Well, peace and quiet with the news on, that is. As Wellington watches a report on McClendon being taken to prison, Carrie gets a message from Max saying he got some cameras up and turns on her laptop. She sees the feeds from Wellington’s house and examines Wellington. She’s not done with this mission, even if she got her family in danger on Day 1 — and perhaps she shouldn’t be.
After all, McClendon’s fate didn’t turn out to be what the jury decided. In prison, he’s stripped naked, examined, and humiliated as part of the on-boarding process, if you can call it that. But by the time he pulls his pants on again, he’s starting to choke — and soon enough, he’s writhing on the floor, with no one to save him. One of the guards who administered his physical watches over a monitor as McClendon dies sprawled out on the floor, before stuffing his gloves into a plastic bag to destroy.
So…who did it? Who had this guard murder McClendon? All signs point to Keane, but it can’t be that easy.
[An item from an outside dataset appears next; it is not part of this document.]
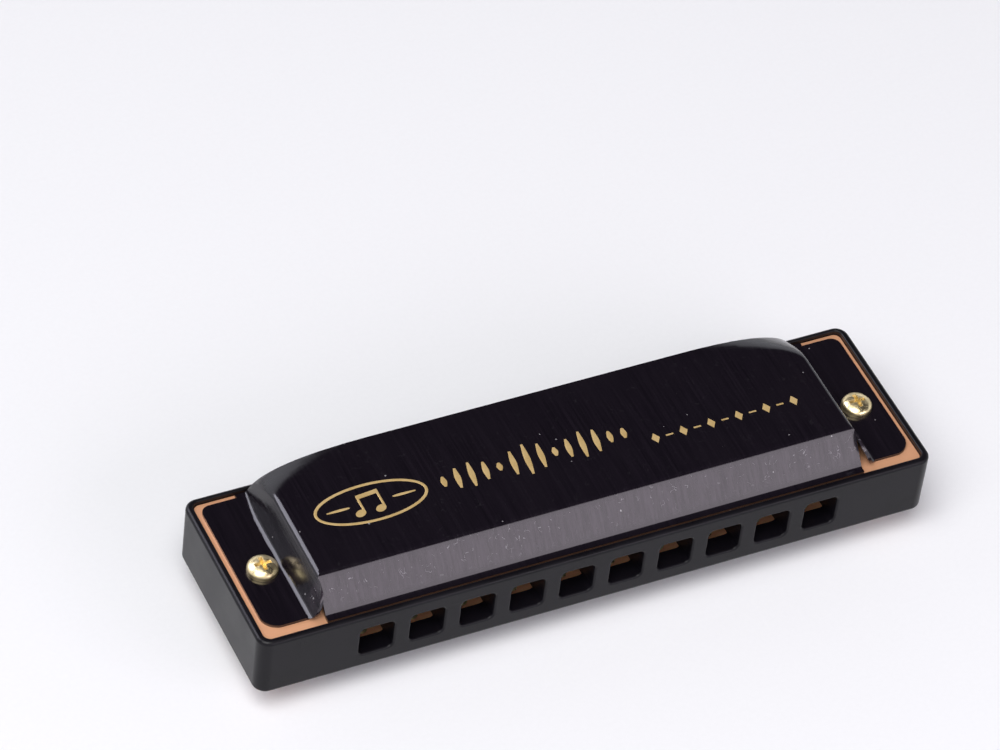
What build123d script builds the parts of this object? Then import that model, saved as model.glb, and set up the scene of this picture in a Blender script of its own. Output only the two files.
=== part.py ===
from build123d import *
import os
from math import atan2, cos, hypot, sin, tan

# A ten-hole diatonic harmonica, in millimetres.
# X runs along the row of holes, hole 1 (the lowest note) at -X. Y runs from the mouth side at -Y to the back.
# Z is up. The origin is below the middle of the body, on the surface that the lower cover rests on.

# Overall sizes
body_length = 102.0
body_depth = 28.0
comb_thickness = 10.0
deck_rise = 4.4

# Comb: a moulded block with a raised rim round each reed plate
corner_radius = 1.9
end_rim = 1.1
front_rim = 1.0
rear_rim = 0.8
rim_reveal = 0.7
rim_round = 0.25
mouth_round = 0.6
recess_corner = 1.0
hole_count = 10
hole_pitch = 7.5
hole_width = 5.0
hole_height = 5.0
hole_corner = 0.8
hole_lip = 0.35
front_bar = 3.0
chamber_width = 5.6
chamber_margin = 1.0

# Reed plates
plate_thickness = 1.0
plate_clearance = 0.1

# Reeds: a pad riveted at the mouth side, and a tongue that swings in its slot
longest_tongue = 15.5
semitones_to_halve = 38.0
tongue_width = 2.2
tongue_root = 0.26
tongue_waist = 0.17
tongue_tip = 0.24
slot_side_gap = 0.06
slot_end_gap = 0.15
slot_under_pad = 0.3
pad_width = 3.2
pad_length = 3.0
pad_thickness = 0.35
pad_setback = 0.4
blow_notes = (0, 4, 7, 12, 16, 19, 24, 28, 31, 36)
draw_notes = (2, 7, 11, 14, 17, 21, 23, 26, 29, 33)

# Rivets and plate pins
rivet_radius = 0.6
rivet_head_radius = 0.95
rivet_head_height = 0.3
rivet_tail_radius = 0.85
rivet_tail_height = 0.15
pin_radius = 0.6
pin_head_radius = 1.0
pin_head_height = 0.3
pin_depth = 3.0
pin_from_end = 11.3
front_pin_from_mouth = 5.25
rear_pin_from_back = 4.4
middle_pin_from_back = 2.8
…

Homeland likes to toy with the bread crumbs early in its seasons, but I wish it weren’t so simple at this point. Keane’s almost cartoonish now compared to the way she was introduced last season, and though the new additions to the cast are intriguing, they’re not nuanced enough yet to make me as invested in this grand conspiracy as Carrie is. But at least we know one thing for sure: Carrie’s right. There is something going on, and someone needs to get to the bottom of it.